The word awareness can be interchanged with mind (Buddhism) or consciousness. I just find the word awareness more immediate and intimate right now.
Small Mind
Awareness can be exclusively identified with the processes of the body and the personality - the sensations, emotions, and thoughts. This particular conglomerate is also called the small self, in Buddhist terminology.
The processes of the small self are habitual and conditioned, and are so for biological and survival reasons. They give a certain predictability and consistency to our behaviors. Depending on our current situation, these habitual patterns are either adaptive or not in terms of survival. In all cases, they tend to lead to suffering in various ways.
When awareness is exclusively identified with the small self, we have no choice but to engage with the inner processes (sensations, emotions, thoughts) in one way or another. We either fuel them which often lead to acting on them, or we push them away. We may not like what comes up, or our behavior, but we have little choice in the matter. Awareness is in many ways the servant of the processes of the small self, the habitual patterns of emotions and thoughts.
This identification leads to much suffering for ourselves and others. We act on attractions and aversions, we are unwillingly caught up in habitual patterns, even as we see the suffering it brings about. We dull our suffering in many ways. We may also - eventually - begin to sincerely look for a way out. One that truly reduces the suffering intrinsic to this way of operating.
Big Mind
Through various practices, or more spontaneously, awareness may begin to experience itself as distinct from its content.
We may realize that awareness is formless, like space. It is that which is left if we take away the content of body, sensations, emotions and thoughts. It is that which is always there, whether it is identified with the small self or not. In the beginning, we can recognize it more easily as that which is there between the thoughts.
In this situation, we can allow the processes of the small self to unfold within awareness. There is no need to hold onto, fuel or push away anything. We can just allow it all to arise, unfold and dissolve without a trace. This is what is meant with equanimity. The energy in the experiences serve to clarity and expand awareness - as in tantric practice. There is more overview and perspective, and we have a more conscious choice (or so it appears) in how we relate to and engage with the inner and outer situation. There will still be pain, but suffering (getting caught up in pain, attractions, aversions etc.) is optional.
Phases
There are maybe three main phases in this process, depending on how we slice it up and the particular process itself - which will be somewhat different in each case.
1. Identification with small self - with the processes of the organism and personality.

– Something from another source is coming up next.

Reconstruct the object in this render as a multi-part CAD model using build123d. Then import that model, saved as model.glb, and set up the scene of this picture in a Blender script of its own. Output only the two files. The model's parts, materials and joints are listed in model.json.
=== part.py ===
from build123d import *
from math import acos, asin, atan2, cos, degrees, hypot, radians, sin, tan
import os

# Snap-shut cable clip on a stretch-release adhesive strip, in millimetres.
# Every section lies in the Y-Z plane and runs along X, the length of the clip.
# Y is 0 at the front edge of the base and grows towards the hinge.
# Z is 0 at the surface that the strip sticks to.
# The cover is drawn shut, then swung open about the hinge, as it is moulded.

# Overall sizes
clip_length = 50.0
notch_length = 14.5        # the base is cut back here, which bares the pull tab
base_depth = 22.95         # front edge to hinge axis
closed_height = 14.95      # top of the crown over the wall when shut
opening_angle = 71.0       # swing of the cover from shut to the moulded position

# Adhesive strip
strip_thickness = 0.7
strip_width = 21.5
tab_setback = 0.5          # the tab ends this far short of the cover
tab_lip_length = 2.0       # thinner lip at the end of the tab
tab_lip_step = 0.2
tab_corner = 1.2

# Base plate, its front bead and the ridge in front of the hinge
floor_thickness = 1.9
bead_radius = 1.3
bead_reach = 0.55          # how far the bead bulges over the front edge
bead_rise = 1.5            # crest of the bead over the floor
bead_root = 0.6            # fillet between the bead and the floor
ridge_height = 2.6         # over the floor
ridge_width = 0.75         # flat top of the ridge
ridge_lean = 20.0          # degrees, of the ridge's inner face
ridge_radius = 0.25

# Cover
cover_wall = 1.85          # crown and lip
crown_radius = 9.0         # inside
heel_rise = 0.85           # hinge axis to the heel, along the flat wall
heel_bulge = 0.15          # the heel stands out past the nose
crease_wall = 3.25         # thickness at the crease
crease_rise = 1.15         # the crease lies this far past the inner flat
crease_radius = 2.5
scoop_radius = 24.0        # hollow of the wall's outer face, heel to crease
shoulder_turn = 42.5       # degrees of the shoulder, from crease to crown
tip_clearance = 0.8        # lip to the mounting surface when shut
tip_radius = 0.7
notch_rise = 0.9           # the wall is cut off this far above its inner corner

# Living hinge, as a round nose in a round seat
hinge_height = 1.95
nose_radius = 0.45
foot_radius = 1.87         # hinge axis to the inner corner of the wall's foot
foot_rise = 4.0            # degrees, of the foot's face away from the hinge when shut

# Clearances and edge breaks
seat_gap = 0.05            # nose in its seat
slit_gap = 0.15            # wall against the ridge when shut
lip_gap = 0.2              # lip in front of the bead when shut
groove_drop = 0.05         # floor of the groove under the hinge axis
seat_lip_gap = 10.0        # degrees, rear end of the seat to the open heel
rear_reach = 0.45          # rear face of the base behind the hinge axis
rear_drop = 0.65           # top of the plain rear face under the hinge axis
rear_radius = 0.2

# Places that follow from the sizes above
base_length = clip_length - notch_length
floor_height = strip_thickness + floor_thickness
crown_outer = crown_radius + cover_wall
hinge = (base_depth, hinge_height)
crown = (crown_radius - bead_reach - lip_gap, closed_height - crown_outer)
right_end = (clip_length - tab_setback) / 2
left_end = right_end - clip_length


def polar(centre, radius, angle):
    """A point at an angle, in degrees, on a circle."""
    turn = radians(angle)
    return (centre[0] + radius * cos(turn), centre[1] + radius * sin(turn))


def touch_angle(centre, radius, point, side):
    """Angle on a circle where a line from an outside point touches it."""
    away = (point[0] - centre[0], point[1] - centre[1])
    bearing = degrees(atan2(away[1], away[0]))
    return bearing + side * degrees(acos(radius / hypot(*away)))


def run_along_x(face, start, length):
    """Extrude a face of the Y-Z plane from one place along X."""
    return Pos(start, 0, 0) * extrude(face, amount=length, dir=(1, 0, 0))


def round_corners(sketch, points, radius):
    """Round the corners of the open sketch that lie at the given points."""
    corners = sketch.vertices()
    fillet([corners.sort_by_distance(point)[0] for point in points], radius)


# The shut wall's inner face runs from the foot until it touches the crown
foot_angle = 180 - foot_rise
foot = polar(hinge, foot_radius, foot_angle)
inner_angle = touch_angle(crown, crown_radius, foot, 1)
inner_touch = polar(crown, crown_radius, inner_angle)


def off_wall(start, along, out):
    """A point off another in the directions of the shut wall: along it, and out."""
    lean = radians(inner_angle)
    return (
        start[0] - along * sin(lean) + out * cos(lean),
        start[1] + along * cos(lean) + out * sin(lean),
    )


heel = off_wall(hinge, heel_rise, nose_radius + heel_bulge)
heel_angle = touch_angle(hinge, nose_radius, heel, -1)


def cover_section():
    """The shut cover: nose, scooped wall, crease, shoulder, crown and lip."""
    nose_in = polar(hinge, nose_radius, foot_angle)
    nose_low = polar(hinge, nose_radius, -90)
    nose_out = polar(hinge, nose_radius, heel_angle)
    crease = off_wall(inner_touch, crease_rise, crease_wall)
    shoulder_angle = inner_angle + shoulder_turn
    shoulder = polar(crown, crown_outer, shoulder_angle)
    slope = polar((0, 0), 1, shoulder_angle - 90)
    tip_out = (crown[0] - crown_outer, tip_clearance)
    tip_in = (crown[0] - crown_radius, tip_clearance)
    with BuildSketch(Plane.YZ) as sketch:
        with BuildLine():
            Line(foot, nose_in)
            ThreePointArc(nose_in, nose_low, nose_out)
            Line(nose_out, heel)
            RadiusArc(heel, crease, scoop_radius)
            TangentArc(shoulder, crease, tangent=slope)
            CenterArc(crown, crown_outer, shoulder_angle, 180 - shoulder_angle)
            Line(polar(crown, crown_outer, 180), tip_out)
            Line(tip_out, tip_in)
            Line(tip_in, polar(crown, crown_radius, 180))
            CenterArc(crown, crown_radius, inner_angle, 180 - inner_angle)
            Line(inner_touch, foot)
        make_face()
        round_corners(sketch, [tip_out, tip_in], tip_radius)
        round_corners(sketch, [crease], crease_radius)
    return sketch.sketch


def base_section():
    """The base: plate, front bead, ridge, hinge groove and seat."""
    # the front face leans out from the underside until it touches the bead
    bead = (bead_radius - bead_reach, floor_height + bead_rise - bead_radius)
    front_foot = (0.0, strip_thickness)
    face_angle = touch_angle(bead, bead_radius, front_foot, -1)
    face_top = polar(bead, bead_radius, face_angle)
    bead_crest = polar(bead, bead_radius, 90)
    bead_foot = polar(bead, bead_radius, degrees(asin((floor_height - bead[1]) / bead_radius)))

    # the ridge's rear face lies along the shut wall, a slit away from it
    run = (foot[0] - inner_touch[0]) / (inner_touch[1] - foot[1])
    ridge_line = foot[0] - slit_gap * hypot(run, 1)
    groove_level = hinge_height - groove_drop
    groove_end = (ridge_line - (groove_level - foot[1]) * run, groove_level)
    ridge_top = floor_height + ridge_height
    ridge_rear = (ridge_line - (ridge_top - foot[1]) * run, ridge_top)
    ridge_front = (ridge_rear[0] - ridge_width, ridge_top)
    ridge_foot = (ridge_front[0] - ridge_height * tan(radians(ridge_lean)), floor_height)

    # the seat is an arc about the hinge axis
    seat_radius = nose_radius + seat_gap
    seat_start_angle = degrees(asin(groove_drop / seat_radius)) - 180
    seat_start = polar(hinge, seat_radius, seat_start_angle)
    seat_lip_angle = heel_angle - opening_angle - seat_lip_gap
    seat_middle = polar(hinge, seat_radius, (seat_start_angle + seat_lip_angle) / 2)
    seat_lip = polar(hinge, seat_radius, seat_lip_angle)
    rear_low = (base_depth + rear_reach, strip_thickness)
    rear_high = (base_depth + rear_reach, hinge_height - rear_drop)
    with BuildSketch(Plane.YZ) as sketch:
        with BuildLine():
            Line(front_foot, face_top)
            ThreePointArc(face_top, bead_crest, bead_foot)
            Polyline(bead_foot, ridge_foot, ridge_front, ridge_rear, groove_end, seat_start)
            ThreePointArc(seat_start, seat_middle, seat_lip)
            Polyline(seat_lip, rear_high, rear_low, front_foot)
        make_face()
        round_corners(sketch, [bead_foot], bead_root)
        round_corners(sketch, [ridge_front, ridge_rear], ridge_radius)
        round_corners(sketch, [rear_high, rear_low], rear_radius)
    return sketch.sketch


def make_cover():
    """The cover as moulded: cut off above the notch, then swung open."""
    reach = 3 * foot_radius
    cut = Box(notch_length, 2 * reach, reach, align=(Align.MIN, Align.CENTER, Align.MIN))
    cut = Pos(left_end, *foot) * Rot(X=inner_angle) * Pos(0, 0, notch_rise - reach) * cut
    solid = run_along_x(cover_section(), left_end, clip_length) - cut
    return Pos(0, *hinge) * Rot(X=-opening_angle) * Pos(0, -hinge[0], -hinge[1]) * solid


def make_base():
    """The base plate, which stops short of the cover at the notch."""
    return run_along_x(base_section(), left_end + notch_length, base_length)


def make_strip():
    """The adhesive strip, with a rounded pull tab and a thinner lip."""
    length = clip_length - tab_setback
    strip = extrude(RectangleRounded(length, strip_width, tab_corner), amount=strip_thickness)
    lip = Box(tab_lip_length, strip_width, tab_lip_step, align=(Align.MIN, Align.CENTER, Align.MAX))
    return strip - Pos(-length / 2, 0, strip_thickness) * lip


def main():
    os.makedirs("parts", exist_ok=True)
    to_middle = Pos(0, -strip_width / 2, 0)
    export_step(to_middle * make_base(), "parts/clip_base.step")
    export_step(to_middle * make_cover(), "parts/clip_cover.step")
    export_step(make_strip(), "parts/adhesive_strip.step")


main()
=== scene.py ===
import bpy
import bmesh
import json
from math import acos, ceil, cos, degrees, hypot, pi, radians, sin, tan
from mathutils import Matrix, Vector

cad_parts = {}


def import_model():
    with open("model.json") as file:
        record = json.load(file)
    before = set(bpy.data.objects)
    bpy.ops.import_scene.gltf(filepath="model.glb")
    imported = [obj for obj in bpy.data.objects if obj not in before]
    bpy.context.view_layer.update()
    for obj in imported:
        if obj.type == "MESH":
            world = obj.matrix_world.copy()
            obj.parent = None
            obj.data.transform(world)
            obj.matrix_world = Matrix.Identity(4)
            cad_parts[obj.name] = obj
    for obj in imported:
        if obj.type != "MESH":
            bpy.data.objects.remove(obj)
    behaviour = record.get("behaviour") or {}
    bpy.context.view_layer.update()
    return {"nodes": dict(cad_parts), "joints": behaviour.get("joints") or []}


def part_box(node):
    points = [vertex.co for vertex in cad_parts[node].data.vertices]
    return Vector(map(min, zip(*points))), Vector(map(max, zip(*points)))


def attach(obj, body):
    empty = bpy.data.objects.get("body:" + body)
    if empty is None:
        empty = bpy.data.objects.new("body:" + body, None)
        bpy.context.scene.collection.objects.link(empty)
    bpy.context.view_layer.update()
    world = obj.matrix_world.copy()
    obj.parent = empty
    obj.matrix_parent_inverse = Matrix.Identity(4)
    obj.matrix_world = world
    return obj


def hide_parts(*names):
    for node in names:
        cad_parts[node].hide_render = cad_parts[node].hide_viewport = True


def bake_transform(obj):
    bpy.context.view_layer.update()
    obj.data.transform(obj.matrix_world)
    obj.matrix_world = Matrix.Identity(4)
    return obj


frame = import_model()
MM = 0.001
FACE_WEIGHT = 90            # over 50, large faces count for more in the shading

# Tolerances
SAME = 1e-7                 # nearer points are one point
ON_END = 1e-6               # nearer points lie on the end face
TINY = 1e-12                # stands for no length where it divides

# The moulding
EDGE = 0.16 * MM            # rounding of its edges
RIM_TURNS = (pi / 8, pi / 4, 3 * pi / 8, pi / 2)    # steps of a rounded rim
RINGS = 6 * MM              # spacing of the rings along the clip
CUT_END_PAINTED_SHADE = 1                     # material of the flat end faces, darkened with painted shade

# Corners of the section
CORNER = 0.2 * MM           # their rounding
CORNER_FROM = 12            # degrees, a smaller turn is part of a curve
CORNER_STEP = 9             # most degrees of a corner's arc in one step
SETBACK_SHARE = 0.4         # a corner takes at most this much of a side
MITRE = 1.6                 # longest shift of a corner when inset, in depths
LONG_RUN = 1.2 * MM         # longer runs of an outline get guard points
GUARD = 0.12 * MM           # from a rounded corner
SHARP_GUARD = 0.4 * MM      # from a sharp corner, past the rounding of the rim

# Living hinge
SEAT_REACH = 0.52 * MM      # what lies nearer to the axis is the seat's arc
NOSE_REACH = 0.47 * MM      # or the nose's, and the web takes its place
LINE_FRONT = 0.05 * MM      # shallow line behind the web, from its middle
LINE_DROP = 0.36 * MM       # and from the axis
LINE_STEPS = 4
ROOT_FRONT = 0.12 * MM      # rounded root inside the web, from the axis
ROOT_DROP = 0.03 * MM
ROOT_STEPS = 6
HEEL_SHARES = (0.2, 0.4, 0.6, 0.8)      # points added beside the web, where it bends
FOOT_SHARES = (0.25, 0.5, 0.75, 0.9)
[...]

2. Awareness aware of itself as distinct from its content.
3. Awareness as distinct and not separate from its content.
In the first phase, we learn how to function as a human organism, and as an individual person part of society and this planet. We learn some of the basic skills to survive and function effectively.

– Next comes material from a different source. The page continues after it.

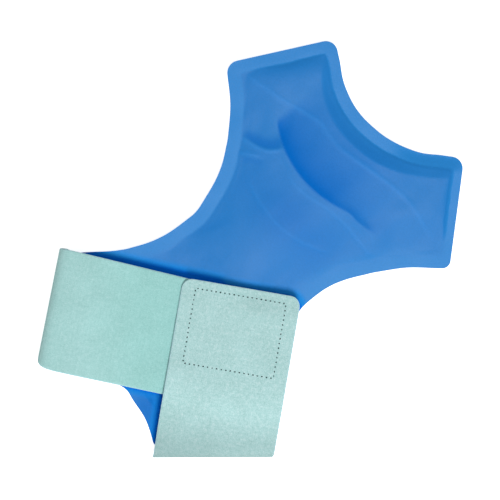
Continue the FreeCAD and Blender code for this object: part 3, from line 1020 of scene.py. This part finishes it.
# deep: the colour of the painted shade
M_FILM = film_material("blue_film", panel=(0.012, 0.206, 0.592), flange=(0.016, 0.236, 0.640),
                       dark=(0.010, 0.195, 0.575), deep=(0.002, 0.140, 0.545))
M_BACK = film_material("blue_film_back", panel=(0.012, 0.205, 0.590),
                       flange=(0.016, 0.230, 0.630), dark=(0.010, 0.19, 0.565),
                       deep=(0.004, 0.165, 0.56))
M_STRAP_OUTER = fabric_material("mint_loop_outer", low=srgb("#99c4c0"), mid=srgb("#b2d9d8"),
                                high=srgb("#dff2f3"), nap=1.0, tone=(0.9, 1.0, 0.99))
M_STRAP_INNER = fabric_material("mint_loop_inner", low=srgb("#98c6c3"), mid=srgb("#a7d5d2"),
                                high=srgb("#c4e6e6"), nap=0.6, tone=(0.88, 0.985, 0.965))
M_THREAD = thread_material("stitch_thread", dark=srgb("#1d3638"), light=srgb("#3a5859"))
M_ROOT = thread_material("root_thread", dark=srgb("#6fa7c0"), light=srgb("#a9d6dc"))
M_HOOK = hook_material("hook_tape", dark=srgb("#7fb9b4"), light=srgb("#b7deda"))
M_GEL = gel_material("cooling_gel", dark=srgb("#1b5fae"), light=srgb("#2f7fd0"))


# ------------------------------------------------------------------ pouch
def build_pouch():
    xy, f = triangulate(**FINE)
    top, looks, _ = relief(xy)
    pouch_layer("front_skin", "front_film", xy, f, top, top - FILM, M_FILM, looks)

    xy, f = triangulate(**COARSE)
    back, flange = back_height(xy)
    pouch_layer("back_skin", "back_film", xy, f, back + FILM, back, M_BACK,
                {"flange": flange})

    # gel between the films, inside the weld
    front, _, edge_dist = relief(xy)
    used, f = compact(f[(edge_dist[f] > FLANGE + 1.2).all(1)], len(xy))
    gel_bottom = back[used] + FILM + 0.25
    gel_top = np.maximum(front[used] - FILM - 0.45, gel_bottom + 0.3)
    pouch_layer("gel", "gel_fill", xy[used], f, gel_top, gel_bottom, M_GEL, {})


build_pouch()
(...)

The second phase is one focused on differentiation between awareness and its content. There is a clear sense of observer and observed. Awareness is here beginning to function in a more transdual way. It sees how all phenomena - inner and outer - are part of one seamless whole.
In the third phase, there is still a distinction between awareness and its content, but also no separation. Awareness is functioning in a more transdual way. We are fully and intimately body, energies, sensations, emotions, thoughts, awareness and Big Mind.
There is spacious and luminous awareness, in which all inner/outer phenomena unfold in an intimate, rich and full way. We can - paradoxically - more fully, deeply and intimately be engaged in and participate in life. There is no separation and no holding back - because we deeply know the suffering inherent in separation and holding back.